Construction of Varyant began on 1 December 1950. The route was originally built on several viaducts to help traverse the steep terrain. The land under these viaducts have since been filled up, leaving only the concrete barriers in place. A section of one viaduct, at the intersection with Halil Rıfat Paşa Avenue, can still be seen from Konak. The road was originally named Vali Rahmi Bey Avenue but was soon changed to United Nations Avenue, in honor of the newly formed world organization. The section of road to Halil Rıfat Paşa Avenue was opened on 25 March 1952. The section of road to İnönü Avenue was opened within the next year or two; the exact date is not clear.

The route was built with a 7° incline, a total width of 13 m and consists of six sharp curves. The total length of United Nations Avenue is 1.45 km and the difference in elevation is 67.1 m.

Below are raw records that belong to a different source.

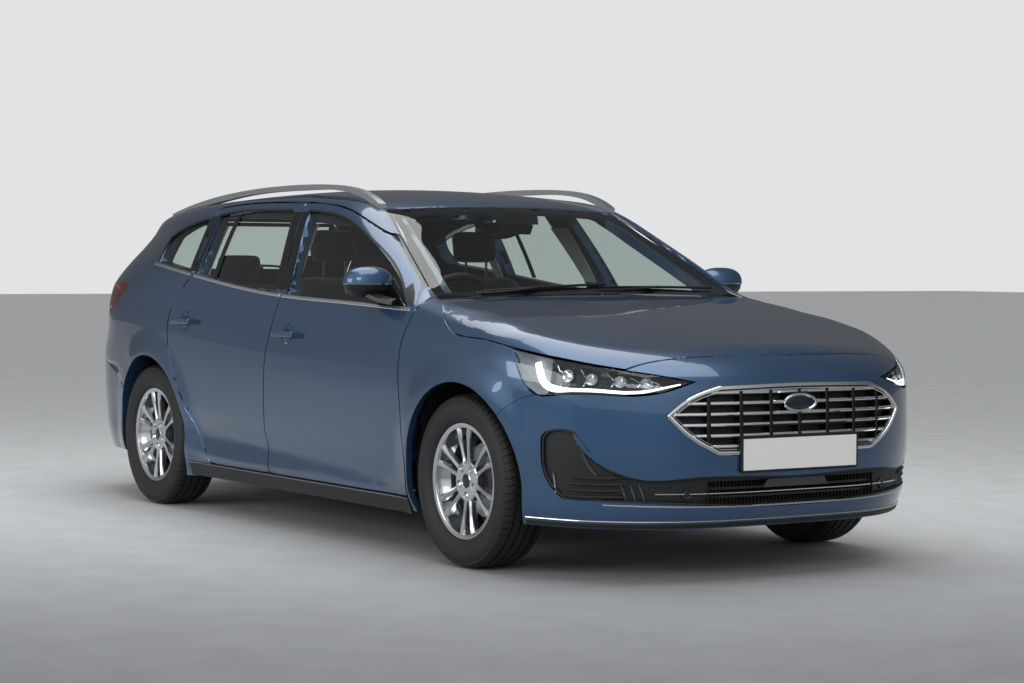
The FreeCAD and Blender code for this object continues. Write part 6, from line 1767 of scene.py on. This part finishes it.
@dataclass
class Pad:
    """One upholstered pad: a crowned closed form, puffed by a short cloth run, then seamed."""

    name: str
    centre: tuple[float, float, float]
    size: tuple[float, float, float]
    tilt: float = 0.0
    crown: float = 0.16
    bolster: float = 0.0
    channels: tuple[float, ...] = ()
    voxel: float = 12.0
    cap: float = 9.0

    def form(self) -> bpy.types.Mesh:
        """Make the slightly small starting shape about the origin."""
        length, width, thick = self.size
        rows = []
        turns = np.arange(64) * 2 * math.pi / 64
        cos, sin = np.cos(turns), np.sin(turns)
        square = 0.36
        x = np.sign(cos) * np.abs(cos) ** square
        y = np.sign(sin) * np.abs(sin) ** square
        for level in np.linspace(-math.pi / 2, math.pi / 2, 17):
            size = math.cos(level) ** 0.3
            z = math.copysign(abs(math.sin(level)) ** 0.8, math.sin(level))
            px, py = x * size, y * size
            pinch = (1 - 0.035 * (1 - np.abs(px)) * (np.abs(py) > 0.9)
                     - 0.035 * (1 - np.abs(py)) * (np.abs(px) > 0.9))
            height = z * (1 - self.crown * np.maximum(px ** 2, py ** 2))
            height = height + self.bolster * smooth(0.62, 0.95, np.abs(py)) * (z > 0) * z
            rows.append(np.column_stack([px * pinch * length / 2, py * pinch * width / 2, height * thick / 2]))
        return solid_mesh(self.name, np.concatenate(rows) * 0.97, grid_faces(17, 64, False, True), 60, 0.01)

    def puff(self, piece: bpy.types.Object) -> None:
        """Let pressure swell the pad a little, with its movement capped."""
        start = np.array([v.co for v in piece.data.vertices])
        cloth = piece.modifiers.new("cloth", "CLOTH")
        cloth.settings.use_pressure = True
        cloth.settings.uniform_pressure_force = 4.0
        cloth.settings.effector_weights.gravity = 0.0
        cloth.settings.quality = 4
        cloth.point_cache.frame_start, cloth.point_cache.frame_end = 1, 12
        scene = bpy.context.scene
        for step in range(1, 13):
            scene.frame_set(step)
        graph = bpy.context.evaluated_depsgraph_get()
        result = piece.evaluated_get(graph)
        grown = np.array([v.co for v in result.data.vertices])
        piece.modifiers.remove(cloth)
        scene.frame_set(1)
        move = grown - start
        size = np.maximum(np.linalg.norm(move, axis=1, keepdims=True), 1e-9)
        move *= np.minimum(1.0, self.cap * MM / size)
        piece.data.vertices.foreach_set("co", (start + move).ravel())

    def mesh(self) -> bpy.types.Mesh:
        """Return the finished pad, in its place."""
        piece = new_object(self.name + "_form", self.form())
        remesh = piece.modifiers.new("remesh", "REMESH")
        remesh.mode, remesh.voxel_size = "VOXEL", self.voxel * MM
        graph = bpy.context.evaluated_depsgraph_get()
        solid = bpy.data.meshes.new_from_object(piece.evaluated_get(graph))
        piece.modifiers.clear()
        piece.data = solid
        self.puff(piece)
        smoothing = piece.modifiers.new("smooth", "SUBSURF")
        smoothing.levels = smoothing.render_levels = 1
        graph = bpy.context.evaluated_depsgraph_get()
        solid = bpy.data.meshes.new_from_object(piece.evaluated_get(graph))
        bpy.data.objects.remove(piece)
        points = np.array([v.co for v in solid.vertices]) * 1000
        normals = np.array([v.normal for v in solid.vertices])
        face = np.clip(normals[:, 2], 0, 1)
        depth = np.zeros(len(points))
        for place_at in self.channels:
            depth += 7 * np.exp(-((points[:, 0] / self.size[0] - place_at) * self.size[0] / 7) ** 2)
        if self.bolster:
            depth += 8 * np.exp(-((np.abs(points[:, 1]) - self.size[1] * 0.32) / 6) ** 2)
        points -= normals * (depth * face)[:, None]
        solid.vertices.foreach_set("co", (points * MM).ravel())
        solid.transform(Matrix.Translation(Vector(self.centre) * MM)
                        @ Matrix.Rotation(math.radians(self.tilt), 4, "Y"))
        for polygon in solid.polygons:
            polygon.use_smooth = True
        return solid


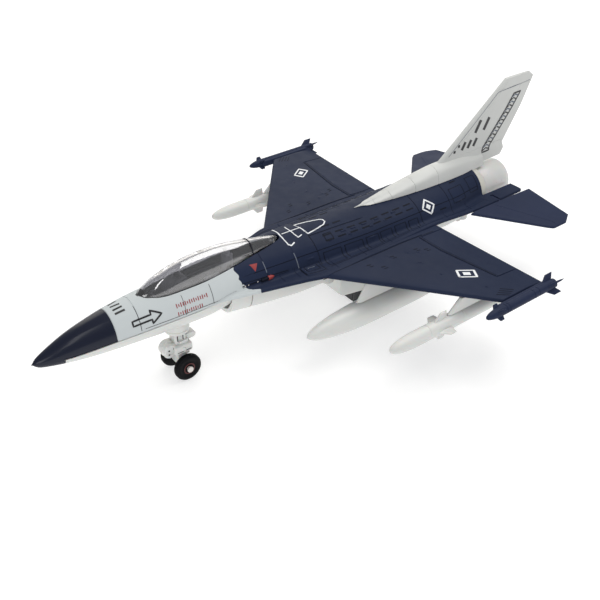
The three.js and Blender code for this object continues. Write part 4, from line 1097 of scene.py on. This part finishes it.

The route begins in central Konak, splitting off from Halil Rıfat Paşa Avenue, near the western portal of the Konak Tunnel. This section is of the route is for southbound (uphill) traffic only, as Halil Rıfat Paşa Avenue runs parallel for northbound (downhill) traffic. United Nations Avenue winds around the İzmir Ethnography Museum until reaching its halfway point on the last visible viaduct at a height of 49.3 m above sea-level. Halil Rıfat Paşa Avenue intersects with United Nations Avenue and continues west to Halil Rıfat Paşa. South of the intersection, Varyant becomes a two-way avenue and continues south to İnönü Avenue. The route winds around two more sharp curves until reaching İnönü Avenue at the Bayramyeri intersection.

ESHOT city buses use Varyant for bus routes from Konak to Buca and Karabağlar. Articulated buses are too big for the sharp curves, thus mainly midibuses and some single-deck buses run along United Nations Avenue.